A registration requirement exists where the following three criteria are all met:
- 1. Arrangement:
- An arrangement between any individual or entity with a foreign principal, where that individual or entity acts at the direction of, or in association with, a foreign principal. A foreign principal includes a foreign power, foreign state, foreign entity, or foreign economic entity (e.g. state owned business) as defined in the Foreign Interference and Security of Information Act (FISI Act).
- 2. Activities:
There are three types of activities which will each result in a registration requirement:
- communication with a public office holder;
- communication or dissemination of information to the public by any means, including social media; and
- disbursement of money or items of value, or providing a service or the use of a facility.
- 3. Subject of the activity:
The activity that is undertaken must be in relation to a political or government process in Canada for there to be a registration obligation. A political or government process includes:
- a parliamentary or legislative proceeding;
- the development of a legislative proposal;
- the development or amendment of any policy or program;
- the making of a decision by a public office holder or government body, including the awarding of a contract;
- the holding of an election or referendum; and,
- the nomination of a candidate or the development of an electoral platform by a political party.
Exemptions
A limited number of exemptions are provided and include:
- arrangements to which the Crown is a party;
- foreign nationals who hold a passport that contains a valid diplomatic, consular, official or special representative acceptance issued by the chief of protocol at Global Affairs Canada; or
- foreign government employees acting openly in their official capacity.
The legislation also provides that the Governor-in-Council (GIC) may, by regulations, make provisions for further exemptions to registration obligations.
Application to all levels of government in Canada
Legislation is intended to eventually apply to activities undertaken in relation to political or government processes at all levels of government in Canada, including municipal, provincial and territorial governments, and Indigenous governments. The coming into force date will be fixed by the GIC.
Administration
The FITAA will be overseen by an independent Commissioner appointed for up to seven years by the GIC, with appointment to be made after resolutions passed in both the Senate and House of Commons.
The Office of the Commissioner will be housed within Public Safety Canada, while administering and enforcing the Act independently from the Department and Minister. Similar models exist elsewhere in the Government of Canada and allow for a high degree of independence and professionalism in enforcement actions, while still allowing the government to leverage existing information sharing processes across departments and agencies.
Compliance
One of the key objectives of this legislation is to promote transparency for foreign influence activities in Canada. To promote compliance, and to deter non-compliance, certain compliance tools are available to the Commissioner. Modern compliance frameworks can include the need to address both administrative violations and offences. The recently enacted legislation relies primarily on administrative monetary penalties (AMP) to address administrative violations. However, more serious contraventions of the Act could be pursued as offences.
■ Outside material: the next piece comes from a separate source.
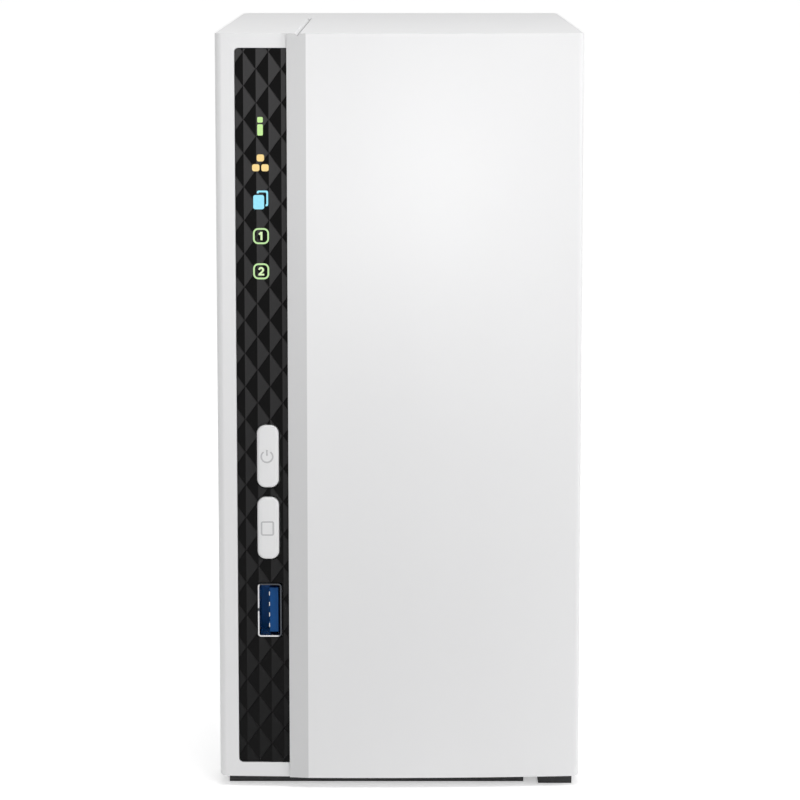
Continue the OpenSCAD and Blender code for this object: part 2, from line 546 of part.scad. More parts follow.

Three compliance provisions are established in the law and may be pursued as either violations or offences:
- failing to register an arrangement or activity;
- failing to update information on the registry pursuant to the timeframe set out in regulation; and
- knowingly providing false or misleading information to the Commissioner.
There is also an offence for obstructing the commissioner in the operation of the registry.
Where it is determined that a violation has occurred, the Commissioner may issue a Notice of Violation noting various information, such as the specific violation, the name of the individual or entity who failed to discharge their legal obligations under the Act, the proposed penalty, the right to pay the penalty or make representations. If no action is taken by the individual or entity, they will be deemed to have committed the violation. In that case, a Notice of Violation will be published, including the nature of the violation, the name of the person or entity found to be in violation, and the amount of the penalty imposed. The Commissioner may also make public the reasons for their decision. Recipients of Notices of Violation would be able to seek a Judicial Review before the Federal Court of Canada.
For more egregious contraventions of the legislation, the Commissioner can choose to refer the matter to the Royal Canadian Mounted Police (RCMP) to independently conduct an investigation of an offence of the FITAA and it would be up to the RCMP to decide whether to refer the matter to the Public Prosecution Service of Canada to take appropriate actions.
Investigative tools and information sharing
The Commissioner will be able to receive complaints or information to assist them in fulfilling their duties. The Commissioner may exercise their discretion on whether to investigate or to refuse to conduct any investigation. To support investigations, the legislation allows the Commissioner to rely on a number of tools, including: investigative approaches; the ability to summon and enforce the attendance of persons before the Commissioner and compel them to give oral or written evidence on oath; and, the authority to compel persons to produce any documents or other things that the Commissioner considers relevant for the investigation.
To further support the Commissioner’s investigations, the Commissioner would be able to receive and share information with a number of Government of Canada partners, as well as provinces, territories, municipalities, Indigenous governments and groups in Canada. It is envisioned that this would include intelligence from the Security and Intelligence agencies in keeping with proper legal requirements and processes. The GIC would make regulations regarding the sharing of information to and from the Commissioner.
Reporting and Review
During the first year after a general election, a comprehensive review of this Act and its operation must be undertaken by the committee of the Senate or of the House of Commons. The committee must, within one year after the review is undertaken — or within any further period that the Senate or the House of Commons, as the case may be, authorizes — submit to the appropriate House a report on the review that includes a statement of any changes that the committee recommends.
In addition, the Commissioner must, within six months after the end of each fiscal year, submit to the Minister an annual report on the Commissioner’s activities during that year, which would then need to be tabled it in each House of Parliament within 15 sitting days.
Furthermore, the Commissioner’s activities would be reviewable by the National Security and Intelligence Review Agency and the National Security and Intelligence Committee of Parliamentarians.